- Type: RPG attack
- Location: Salisbury, Rhodesia
- Target: BP Shell fuel depot
- Date: 11 December 1978 11:00pm
- Executed by: ZANLA
- Outcome: 17 million gallons of fuel valued at $18 million wiped out; A quarter of Rhodesia's fuel reserves destroyed;
- Casualties: 0 killed Unknown injured

= Salisbury fuel depot attack =

Military action during the Rhodesian Bush War

The Salisbury fuel depot attack was a raid on the fuel depot in Salisbury's Southerton industrial area on December 11, 1978, during the Rhodesian Bush War conducted by a ZANLA sabotage unit.

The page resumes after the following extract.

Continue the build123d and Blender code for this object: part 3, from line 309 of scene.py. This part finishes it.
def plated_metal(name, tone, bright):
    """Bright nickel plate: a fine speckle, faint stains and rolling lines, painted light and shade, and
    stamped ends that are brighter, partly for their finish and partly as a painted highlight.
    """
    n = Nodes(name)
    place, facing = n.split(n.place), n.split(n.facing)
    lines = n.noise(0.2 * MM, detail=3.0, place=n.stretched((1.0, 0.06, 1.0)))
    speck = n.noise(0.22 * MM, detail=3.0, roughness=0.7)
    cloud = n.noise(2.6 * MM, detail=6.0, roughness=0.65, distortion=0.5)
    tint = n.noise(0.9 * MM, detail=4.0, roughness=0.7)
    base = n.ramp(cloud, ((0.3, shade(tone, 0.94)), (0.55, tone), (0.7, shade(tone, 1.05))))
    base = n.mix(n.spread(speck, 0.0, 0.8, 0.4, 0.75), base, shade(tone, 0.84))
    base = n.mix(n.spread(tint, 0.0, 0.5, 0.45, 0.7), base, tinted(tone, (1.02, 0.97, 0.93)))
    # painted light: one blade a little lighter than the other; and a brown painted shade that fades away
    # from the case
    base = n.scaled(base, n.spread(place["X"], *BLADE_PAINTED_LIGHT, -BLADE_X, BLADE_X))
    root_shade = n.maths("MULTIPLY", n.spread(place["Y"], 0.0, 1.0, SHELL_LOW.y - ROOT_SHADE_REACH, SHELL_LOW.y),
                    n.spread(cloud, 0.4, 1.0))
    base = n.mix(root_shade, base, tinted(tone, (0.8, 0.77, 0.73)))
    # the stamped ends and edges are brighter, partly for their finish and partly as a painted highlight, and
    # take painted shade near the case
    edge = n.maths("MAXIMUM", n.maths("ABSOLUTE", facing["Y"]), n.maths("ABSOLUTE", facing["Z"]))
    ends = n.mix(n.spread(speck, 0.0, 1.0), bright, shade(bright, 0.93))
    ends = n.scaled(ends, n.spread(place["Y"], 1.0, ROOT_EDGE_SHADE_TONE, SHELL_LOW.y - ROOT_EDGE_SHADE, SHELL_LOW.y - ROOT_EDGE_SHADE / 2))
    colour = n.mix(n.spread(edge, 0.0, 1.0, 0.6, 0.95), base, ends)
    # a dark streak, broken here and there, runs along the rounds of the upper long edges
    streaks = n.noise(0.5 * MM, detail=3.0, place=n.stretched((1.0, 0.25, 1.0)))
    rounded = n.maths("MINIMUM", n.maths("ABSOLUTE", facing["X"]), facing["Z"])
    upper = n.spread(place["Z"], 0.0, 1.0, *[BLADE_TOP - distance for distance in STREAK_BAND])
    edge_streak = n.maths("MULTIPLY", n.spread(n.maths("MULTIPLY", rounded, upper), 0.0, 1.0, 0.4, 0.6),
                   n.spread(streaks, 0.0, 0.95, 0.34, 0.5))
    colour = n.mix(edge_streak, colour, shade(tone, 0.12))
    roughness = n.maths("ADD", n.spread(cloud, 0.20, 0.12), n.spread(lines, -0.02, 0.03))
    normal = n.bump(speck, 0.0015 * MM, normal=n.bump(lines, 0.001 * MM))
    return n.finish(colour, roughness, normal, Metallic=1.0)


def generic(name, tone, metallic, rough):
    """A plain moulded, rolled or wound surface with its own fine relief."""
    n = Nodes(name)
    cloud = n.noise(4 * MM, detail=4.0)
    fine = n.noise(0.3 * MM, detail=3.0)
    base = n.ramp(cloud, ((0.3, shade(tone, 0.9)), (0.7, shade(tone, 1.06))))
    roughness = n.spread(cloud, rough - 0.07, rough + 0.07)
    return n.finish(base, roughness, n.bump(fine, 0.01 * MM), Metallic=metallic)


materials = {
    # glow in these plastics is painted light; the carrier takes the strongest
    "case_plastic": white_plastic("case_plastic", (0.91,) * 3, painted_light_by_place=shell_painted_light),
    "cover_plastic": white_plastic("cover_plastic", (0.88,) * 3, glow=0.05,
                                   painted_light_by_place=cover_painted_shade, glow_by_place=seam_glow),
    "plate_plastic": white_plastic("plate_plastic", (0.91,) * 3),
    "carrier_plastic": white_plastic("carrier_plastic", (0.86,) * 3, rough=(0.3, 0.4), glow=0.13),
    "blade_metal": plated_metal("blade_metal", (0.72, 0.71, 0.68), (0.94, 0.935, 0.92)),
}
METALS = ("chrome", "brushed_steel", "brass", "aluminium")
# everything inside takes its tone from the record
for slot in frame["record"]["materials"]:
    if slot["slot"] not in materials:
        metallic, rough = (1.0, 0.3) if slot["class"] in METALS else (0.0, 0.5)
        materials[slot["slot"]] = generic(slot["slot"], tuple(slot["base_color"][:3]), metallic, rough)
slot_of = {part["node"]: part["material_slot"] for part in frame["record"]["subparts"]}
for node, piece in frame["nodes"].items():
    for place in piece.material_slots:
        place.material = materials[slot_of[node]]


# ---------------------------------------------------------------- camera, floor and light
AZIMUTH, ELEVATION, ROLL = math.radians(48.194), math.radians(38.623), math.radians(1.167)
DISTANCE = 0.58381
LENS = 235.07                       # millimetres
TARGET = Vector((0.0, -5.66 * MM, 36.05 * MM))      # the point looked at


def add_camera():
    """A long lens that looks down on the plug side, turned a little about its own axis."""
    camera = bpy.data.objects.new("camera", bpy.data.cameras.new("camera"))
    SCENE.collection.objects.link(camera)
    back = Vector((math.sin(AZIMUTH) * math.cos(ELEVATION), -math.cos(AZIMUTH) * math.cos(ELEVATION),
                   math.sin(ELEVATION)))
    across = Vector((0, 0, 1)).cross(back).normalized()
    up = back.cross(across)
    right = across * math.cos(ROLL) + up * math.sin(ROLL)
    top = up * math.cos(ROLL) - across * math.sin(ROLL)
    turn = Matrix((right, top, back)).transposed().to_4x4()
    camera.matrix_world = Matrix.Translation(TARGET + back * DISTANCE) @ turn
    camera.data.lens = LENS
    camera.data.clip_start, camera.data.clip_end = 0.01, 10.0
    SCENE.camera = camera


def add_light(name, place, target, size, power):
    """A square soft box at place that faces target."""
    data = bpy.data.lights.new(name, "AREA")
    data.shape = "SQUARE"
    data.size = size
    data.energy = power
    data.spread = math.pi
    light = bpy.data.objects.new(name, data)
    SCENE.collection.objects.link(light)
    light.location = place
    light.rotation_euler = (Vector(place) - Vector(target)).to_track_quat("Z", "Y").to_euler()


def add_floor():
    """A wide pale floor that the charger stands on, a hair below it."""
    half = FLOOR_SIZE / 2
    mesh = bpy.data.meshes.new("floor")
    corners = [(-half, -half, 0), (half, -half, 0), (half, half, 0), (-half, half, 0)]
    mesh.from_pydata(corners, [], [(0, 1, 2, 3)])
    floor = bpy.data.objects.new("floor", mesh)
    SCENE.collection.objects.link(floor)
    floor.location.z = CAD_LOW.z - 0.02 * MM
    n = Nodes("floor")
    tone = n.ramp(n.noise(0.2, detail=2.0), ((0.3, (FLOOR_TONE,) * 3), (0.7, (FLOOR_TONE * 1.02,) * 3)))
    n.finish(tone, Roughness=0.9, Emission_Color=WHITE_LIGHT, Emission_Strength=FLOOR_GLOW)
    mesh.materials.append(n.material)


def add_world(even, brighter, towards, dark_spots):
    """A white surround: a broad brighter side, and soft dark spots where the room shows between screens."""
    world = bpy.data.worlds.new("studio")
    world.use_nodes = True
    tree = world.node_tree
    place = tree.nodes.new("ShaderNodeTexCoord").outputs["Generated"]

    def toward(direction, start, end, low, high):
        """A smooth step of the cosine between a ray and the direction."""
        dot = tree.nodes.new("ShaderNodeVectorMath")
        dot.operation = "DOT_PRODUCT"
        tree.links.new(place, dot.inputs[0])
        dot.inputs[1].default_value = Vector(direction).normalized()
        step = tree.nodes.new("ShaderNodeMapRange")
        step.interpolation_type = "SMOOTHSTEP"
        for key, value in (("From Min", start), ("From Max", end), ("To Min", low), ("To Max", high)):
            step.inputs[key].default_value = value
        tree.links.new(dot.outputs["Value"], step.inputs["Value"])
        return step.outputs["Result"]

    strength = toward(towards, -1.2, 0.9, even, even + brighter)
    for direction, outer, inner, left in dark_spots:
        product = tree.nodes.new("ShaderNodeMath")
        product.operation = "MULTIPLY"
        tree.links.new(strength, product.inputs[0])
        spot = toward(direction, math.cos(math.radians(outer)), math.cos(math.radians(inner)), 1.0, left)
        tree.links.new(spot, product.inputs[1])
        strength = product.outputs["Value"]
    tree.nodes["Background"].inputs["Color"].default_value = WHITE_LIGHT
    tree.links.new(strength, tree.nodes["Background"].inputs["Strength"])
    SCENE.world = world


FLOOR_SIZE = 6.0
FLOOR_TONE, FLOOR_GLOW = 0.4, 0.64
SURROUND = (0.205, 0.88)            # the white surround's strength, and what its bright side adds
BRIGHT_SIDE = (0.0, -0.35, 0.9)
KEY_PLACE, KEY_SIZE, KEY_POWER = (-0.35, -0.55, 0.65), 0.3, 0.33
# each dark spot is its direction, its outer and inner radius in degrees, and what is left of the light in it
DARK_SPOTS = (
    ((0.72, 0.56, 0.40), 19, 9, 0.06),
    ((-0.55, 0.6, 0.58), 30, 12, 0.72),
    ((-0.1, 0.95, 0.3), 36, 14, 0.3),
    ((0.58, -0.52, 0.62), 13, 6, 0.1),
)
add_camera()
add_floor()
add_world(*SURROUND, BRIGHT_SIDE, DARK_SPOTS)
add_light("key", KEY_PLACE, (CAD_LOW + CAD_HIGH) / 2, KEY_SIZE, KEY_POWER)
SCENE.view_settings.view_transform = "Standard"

The attack resulted in millions of dollars’ worth of damages and the destruction of more than a quarter of Rhodesia's fuel.

==Attack==
On the night of 11 December 1978, a unit of 8 ZANLA commandos led by a former bus driver-turned guerrilla, Member Kuvhiringidza, including comrades Nhamo, Lobo, Bombs, No Rest, America Mudzvanyiriri, Brian Chimurenga and Poison Waungana penetrated the outskirts of Salisbury (now Harare) and fired a volley of rockets and incendiary device rounds into the main oil storage depot. The storage tanks burned for five days, giving off a column of smoke that could be seen 80 mi away. The fire destroyed 22 of the 28 giant storage tanks and wiped out about 17 million gallons of fuel, a quarter of Rhodesia's fuel reserves. After surveying the burnt out ruins, Ian Smith described the sabotage as being the one of Rhodesia's biggest setbacks since the war began.